Begin with the line that contains "Write the FreeCAD" and continue down through the line that contains "into each end."; reproduce those lines exactly and only those.

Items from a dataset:
***
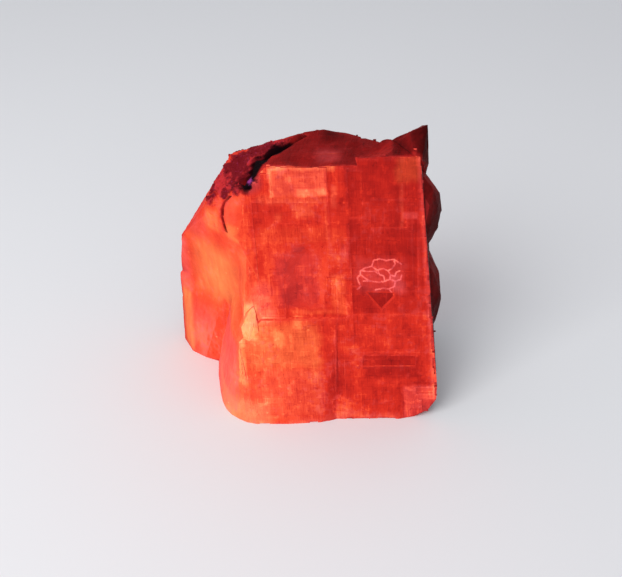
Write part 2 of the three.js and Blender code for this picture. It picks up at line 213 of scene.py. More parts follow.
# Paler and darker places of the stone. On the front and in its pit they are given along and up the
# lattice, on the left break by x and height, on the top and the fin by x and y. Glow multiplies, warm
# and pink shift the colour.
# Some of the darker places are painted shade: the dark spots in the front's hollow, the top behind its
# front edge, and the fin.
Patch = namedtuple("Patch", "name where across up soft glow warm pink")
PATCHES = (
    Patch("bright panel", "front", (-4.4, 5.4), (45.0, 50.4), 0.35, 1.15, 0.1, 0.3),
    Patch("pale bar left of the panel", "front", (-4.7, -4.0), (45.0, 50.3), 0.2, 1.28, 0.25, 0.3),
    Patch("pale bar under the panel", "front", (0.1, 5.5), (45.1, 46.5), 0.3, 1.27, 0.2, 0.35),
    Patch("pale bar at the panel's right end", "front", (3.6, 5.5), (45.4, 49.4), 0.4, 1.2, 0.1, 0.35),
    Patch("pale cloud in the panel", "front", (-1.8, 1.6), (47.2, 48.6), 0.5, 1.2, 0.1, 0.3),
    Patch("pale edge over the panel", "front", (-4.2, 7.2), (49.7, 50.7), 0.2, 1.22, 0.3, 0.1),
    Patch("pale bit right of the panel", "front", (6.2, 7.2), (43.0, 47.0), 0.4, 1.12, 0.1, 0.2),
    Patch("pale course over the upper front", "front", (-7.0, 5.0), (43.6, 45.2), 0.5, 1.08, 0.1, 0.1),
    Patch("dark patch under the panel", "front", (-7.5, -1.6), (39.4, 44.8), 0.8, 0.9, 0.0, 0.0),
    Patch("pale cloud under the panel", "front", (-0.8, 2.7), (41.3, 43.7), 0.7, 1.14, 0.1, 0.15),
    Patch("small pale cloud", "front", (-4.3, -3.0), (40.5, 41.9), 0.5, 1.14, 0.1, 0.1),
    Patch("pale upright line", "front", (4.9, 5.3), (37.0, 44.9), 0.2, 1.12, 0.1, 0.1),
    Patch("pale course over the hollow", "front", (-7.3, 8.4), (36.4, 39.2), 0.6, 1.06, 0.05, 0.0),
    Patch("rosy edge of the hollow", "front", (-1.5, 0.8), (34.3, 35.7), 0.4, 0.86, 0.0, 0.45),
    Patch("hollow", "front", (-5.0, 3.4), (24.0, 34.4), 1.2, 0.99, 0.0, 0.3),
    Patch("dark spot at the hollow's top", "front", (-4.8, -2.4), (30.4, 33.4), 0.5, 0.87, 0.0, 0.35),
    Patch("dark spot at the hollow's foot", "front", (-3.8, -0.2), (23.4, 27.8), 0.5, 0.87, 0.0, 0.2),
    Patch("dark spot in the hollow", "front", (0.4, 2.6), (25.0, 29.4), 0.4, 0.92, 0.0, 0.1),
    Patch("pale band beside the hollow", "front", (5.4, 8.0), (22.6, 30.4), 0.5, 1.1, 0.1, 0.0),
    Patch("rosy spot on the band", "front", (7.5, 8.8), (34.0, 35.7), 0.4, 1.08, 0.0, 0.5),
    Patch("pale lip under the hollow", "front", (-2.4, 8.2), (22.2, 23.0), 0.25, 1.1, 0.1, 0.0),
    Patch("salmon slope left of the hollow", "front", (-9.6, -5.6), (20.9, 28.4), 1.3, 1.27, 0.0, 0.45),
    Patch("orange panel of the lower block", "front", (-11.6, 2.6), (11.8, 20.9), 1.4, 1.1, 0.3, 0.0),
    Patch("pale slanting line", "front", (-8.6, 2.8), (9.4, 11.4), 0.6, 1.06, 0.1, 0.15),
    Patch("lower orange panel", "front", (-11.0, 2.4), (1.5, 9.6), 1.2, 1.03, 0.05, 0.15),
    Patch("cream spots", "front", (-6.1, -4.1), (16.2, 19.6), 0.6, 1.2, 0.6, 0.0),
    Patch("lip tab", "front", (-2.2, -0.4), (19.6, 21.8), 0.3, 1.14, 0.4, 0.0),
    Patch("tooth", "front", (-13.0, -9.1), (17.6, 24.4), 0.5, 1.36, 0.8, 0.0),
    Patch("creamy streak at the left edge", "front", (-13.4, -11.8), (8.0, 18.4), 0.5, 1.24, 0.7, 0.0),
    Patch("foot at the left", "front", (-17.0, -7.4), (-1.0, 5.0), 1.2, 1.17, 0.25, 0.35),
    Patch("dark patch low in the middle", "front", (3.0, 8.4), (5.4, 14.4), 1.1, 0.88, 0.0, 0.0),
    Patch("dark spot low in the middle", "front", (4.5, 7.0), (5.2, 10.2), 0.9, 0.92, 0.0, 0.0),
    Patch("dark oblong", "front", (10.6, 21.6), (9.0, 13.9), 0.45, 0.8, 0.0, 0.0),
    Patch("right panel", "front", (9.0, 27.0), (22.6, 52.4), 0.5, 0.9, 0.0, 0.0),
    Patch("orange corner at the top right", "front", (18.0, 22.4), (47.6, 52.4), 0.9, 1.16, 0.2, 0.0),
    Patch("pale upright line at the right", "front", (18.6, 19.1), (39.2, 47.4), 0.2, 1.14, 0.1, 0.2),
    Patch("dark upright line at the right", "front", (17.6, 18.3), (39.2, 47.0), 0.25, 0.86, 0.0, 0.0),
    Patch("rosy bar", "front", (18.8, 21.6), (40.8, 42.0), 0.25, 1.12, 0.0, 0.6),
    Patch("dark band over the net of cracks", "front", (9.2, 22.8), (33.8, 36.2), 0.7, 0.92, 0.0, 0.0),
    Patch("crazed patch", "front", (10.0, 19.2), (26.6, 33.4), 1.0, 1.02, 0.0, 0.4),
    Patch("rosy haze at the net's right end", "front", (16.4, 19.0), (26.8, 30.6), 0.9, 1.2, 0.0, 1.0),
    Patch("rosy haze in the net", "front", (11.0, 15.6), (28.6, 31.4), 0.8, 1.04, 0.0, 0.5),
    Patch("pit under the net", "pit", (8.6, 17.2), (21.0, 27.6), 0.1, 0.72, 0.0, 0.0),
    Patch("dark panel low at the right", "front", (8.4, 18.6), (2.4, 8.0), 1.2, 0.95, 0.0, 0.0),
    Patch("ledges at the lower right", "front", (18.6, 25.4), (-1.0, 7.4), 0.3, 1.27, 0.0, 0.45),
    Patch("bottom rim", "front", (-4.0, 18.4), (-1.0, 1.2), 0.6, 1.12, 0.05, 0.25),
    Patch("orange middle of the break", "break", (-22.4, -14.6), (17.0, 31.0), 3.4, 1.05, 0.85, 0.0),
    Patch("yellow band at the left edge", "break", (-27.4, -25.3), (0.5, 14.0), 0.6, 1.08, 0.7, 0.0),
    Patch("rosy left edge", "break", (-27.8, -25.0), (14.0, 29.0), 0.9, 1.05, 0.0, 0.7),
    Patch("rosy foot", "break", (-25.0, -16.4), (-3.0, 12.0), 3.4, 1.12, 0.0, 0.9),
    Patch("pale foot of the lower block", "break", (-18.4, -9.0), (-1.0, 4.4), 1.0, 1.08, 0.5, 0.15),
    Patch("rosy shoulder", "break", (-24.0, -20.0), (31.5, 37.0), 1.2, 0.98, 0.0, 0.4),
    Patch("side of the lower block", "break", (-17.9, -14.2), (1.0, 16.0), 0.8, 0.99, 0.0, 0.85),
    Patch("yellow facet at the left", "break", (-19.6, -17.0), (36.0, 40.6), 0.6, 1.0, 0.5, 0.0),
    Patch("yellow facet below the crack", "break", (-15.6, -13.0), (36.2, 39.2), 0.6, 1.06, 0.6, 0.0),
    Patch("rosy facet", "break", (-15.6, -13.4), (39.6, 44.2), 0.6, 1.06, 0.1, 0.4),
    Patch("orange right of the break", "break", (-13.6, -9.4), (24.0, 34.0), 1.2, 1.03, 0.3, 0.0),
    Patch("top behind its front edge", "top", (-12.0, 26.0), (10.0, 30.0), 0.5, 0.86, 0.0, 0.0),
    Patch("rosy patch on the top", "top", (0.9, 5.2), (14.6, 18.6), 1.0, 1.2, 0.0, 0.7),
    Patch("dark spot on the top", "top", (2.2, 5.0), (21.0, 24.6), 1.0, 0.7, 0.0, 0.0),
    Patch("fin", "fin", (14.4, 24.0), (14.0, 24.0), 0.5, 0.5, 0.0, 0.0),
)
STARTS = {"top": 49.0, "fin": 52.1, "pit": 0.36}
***
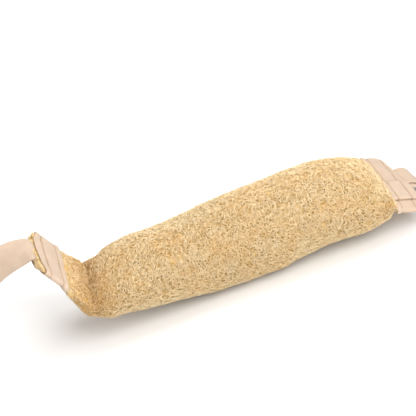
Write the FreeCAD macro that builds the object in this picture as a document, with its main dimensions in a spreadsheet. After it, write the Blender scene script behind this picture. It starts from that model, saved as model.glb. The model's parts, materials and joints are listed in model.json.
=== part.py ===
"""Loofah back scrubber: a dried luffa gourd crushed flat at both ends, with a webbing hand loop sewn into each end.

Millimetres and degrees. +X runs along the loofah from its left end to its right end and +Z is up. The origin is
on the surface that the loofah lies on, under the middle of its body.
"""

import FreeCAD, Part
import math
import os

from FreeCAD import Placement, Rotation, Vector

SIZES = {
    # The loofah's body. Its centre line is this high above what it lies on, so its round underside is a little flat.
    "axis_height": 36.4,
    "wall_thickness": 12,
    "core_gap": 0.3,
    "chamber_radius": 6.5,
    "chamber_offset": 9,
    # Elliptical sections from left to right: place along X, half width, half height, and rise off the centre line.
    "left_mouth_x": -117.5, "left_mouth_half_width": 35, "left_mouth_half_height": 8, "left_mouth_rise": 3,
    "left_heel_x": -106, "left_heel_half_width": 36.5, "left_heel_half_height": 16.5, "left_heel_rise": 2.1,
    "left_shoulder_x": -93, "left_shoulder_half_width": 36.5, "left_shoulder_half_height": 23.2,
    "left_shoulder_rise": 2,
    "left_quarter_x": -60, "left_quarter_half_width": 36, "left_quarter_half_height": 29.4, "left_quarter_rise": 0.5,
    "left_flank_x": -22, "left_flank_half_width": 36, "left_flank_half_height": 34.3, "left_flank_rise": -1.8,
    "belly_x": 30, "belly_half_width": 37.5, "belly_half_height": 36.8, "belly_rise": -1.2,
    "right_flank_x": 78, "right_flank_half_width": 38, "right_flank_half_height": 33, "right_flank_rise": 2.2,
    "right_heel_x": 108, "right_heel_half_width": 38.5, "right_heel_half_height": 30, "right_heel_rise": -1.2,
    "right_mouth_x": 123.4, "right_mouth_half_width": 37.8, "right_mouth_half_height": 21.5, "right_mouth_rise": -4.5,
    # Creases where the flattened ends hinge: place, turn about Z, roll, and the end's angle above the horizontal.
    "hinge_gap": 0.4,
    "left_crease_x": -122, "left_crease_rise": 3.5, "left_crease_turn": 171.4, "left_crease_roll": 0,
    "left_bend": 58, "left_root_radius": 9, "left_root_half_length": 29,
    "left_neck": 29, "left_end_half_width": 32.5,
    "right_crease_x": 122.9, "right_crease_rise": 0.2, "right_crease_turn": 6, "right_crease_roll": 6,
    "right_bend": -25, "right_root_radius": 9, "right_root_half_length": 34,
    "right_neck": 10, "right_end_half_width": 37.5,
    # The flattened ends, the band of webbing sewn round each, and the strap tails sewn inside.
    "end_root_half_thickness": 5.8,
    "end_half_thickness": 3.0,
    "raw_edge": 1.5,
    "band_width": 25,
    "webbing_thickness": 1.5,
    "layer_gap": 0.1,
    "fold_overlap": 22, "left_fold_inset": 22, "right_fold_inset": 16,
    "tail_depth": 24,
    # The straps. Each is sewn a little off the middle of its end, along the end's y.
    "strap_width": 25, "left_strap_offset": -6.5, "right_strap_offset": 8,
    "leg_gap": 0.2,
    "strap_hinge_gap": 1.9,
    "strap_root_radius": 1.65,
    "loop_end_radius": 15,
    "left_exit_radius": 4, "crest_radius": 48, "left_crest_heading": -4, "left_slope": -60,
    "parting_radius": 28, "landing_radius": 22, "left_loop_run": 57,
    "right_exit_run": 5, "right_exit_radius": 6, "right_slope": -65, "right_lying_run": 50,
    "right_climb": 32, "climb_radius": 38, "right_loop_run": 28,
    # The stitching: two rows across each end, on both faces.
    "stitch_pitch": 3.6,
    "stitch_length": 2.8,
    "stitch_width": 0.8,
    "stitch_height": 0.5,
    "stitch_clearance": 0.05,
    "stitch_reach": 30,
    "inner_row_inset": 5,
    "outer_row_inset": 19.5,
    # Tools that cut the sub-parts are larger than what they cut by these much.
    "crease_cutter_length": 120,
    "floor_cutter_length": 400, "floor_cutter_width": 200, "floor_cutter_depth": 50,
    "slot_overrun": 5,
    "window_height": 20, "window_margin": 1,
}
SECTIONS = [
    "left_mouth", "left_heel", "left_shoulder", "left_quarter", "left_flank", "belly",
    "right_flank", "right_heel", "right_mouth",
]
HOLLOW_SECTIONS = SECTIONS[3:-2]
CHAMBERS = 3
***
:: PROBLEM SOLUTION ::
Write the FreeCAD macro that builds the object in this picture as a document, with its main dimensions in a spreadsheet. After it, write the Blender scene script behind this picture. It starts from that model, saved as model.glb. The model's parts, materials and joints are listed in model.json.
=== part.py ===
"""Loofah back scrubber: a dried luffa gourd crushed flat at both ends, with a webbing hand loop sewn into each end.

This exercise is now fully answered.